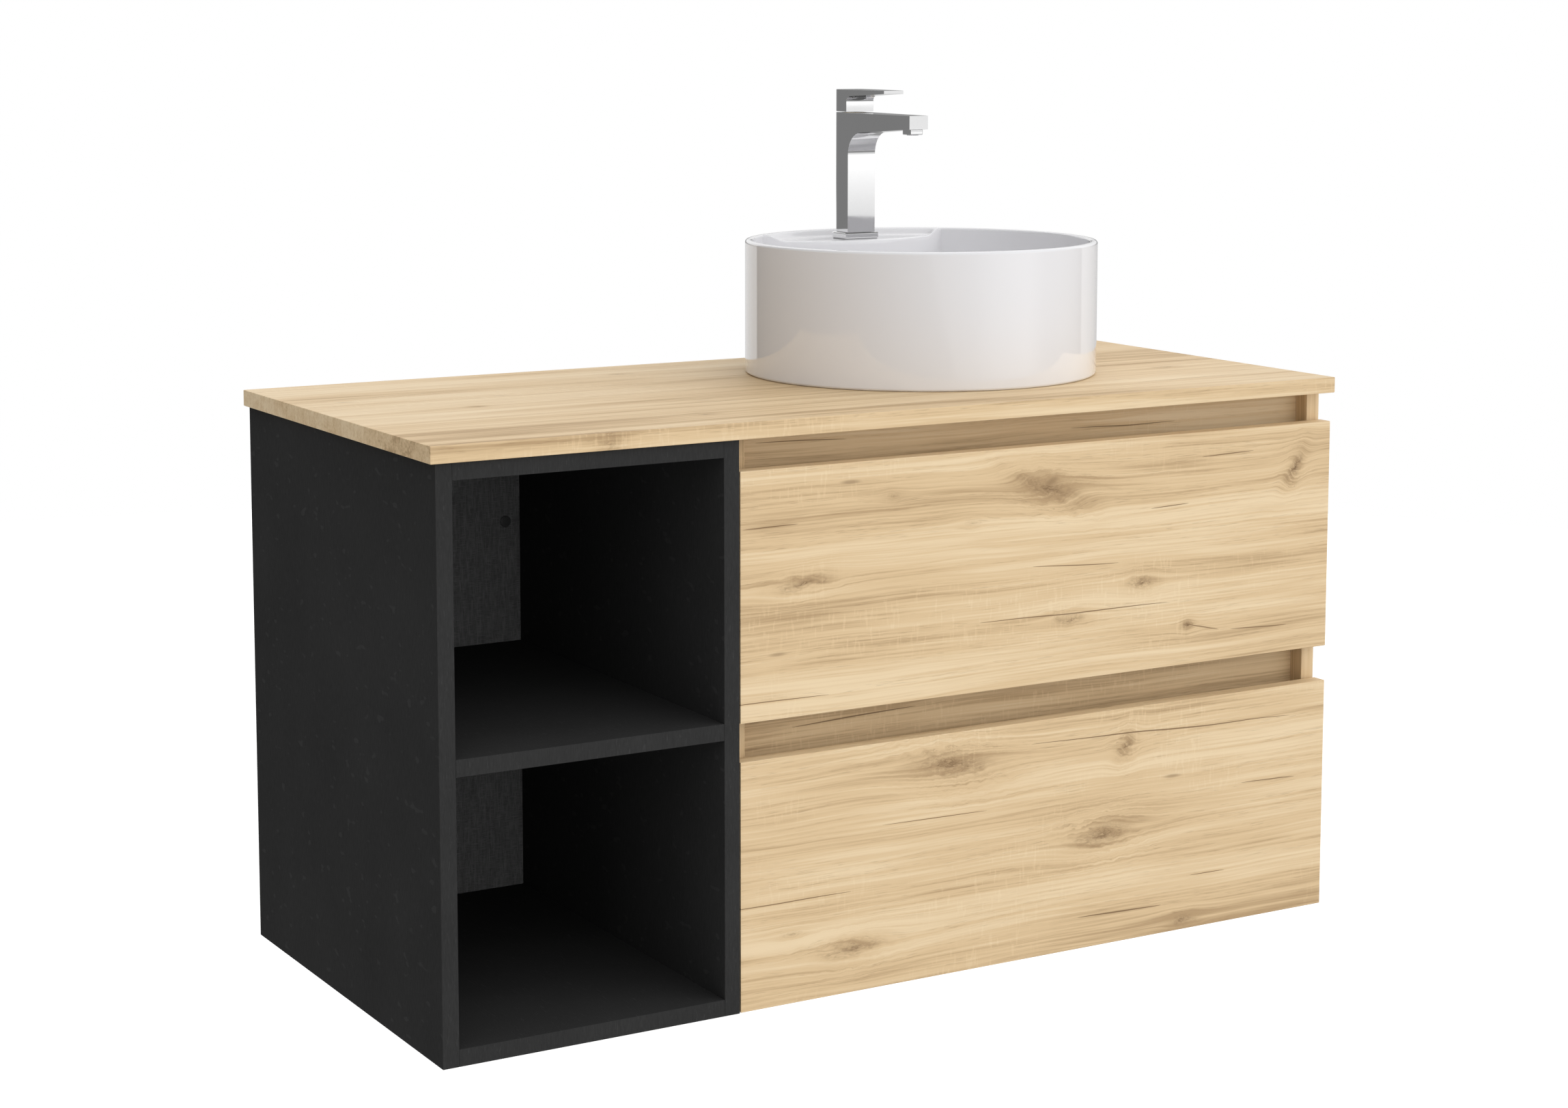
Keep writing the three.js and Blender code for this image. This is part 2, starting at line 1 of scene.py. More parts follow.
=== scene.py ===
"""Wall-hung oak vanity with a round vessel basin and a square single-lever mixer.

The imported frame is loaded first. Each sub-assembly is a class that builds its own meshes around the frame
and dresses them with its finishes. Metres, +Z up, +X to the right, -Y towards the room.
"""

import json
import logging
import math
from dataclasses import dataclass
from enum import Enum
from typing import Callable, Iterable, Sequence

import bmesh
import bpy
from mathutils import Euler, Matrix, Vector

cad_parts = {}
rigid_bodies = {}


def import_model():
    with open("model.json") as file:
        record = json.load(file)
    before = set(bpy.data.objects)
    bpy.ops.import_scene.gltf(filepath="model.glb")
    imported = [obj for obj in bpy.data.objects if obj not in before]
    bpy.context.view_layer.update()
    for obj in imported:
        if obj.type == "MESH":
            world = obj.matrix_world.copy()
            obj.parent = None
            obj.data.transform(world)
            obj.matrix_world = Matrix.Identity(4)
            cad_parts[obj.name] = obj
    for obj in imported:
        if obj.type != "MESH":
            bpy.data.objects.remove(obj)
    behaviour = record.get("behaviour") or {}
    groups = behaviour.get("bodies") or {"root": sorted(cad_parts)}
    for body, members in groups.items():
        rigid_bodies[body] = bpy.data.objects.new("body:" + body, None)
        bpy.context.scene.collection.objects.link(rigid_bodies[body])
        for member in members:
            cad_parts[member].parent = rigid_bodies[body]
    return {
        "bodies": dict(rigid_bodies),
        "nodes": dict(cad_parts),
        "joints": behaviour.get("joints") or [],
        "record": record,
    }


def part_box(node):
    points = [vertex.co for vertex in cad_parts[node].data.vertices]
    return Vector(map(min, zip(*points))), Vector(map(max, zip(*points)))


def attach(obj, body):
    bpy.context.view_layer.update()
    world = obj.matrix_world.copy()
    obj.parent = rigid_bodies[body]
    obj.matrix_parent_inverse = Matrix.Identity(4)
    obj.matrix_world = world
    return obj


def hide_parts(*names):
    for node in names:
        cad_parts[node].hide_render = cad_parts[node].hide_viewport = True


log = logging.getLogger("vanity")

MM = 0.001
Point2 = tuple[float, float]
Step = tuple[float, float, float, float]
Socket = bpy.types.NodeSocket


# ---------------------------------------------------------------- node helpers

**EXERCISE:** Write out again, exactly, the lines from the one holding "cad_parts[node].hide_render = cad_parts[node].hide_viewport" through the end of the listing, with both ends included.

**FULL ANSWER:**
        cad_parts[node].hide_render = cad_parts[node].hide_viewport = True


log = logging.getLogger("vanity")

MM = 0.001
Point2 = tuple[float, float]
Step = tuple[float, float, float, float]
Socket = bpy.types.NodeSocket


# ---------------------------------------------------------------- node helpers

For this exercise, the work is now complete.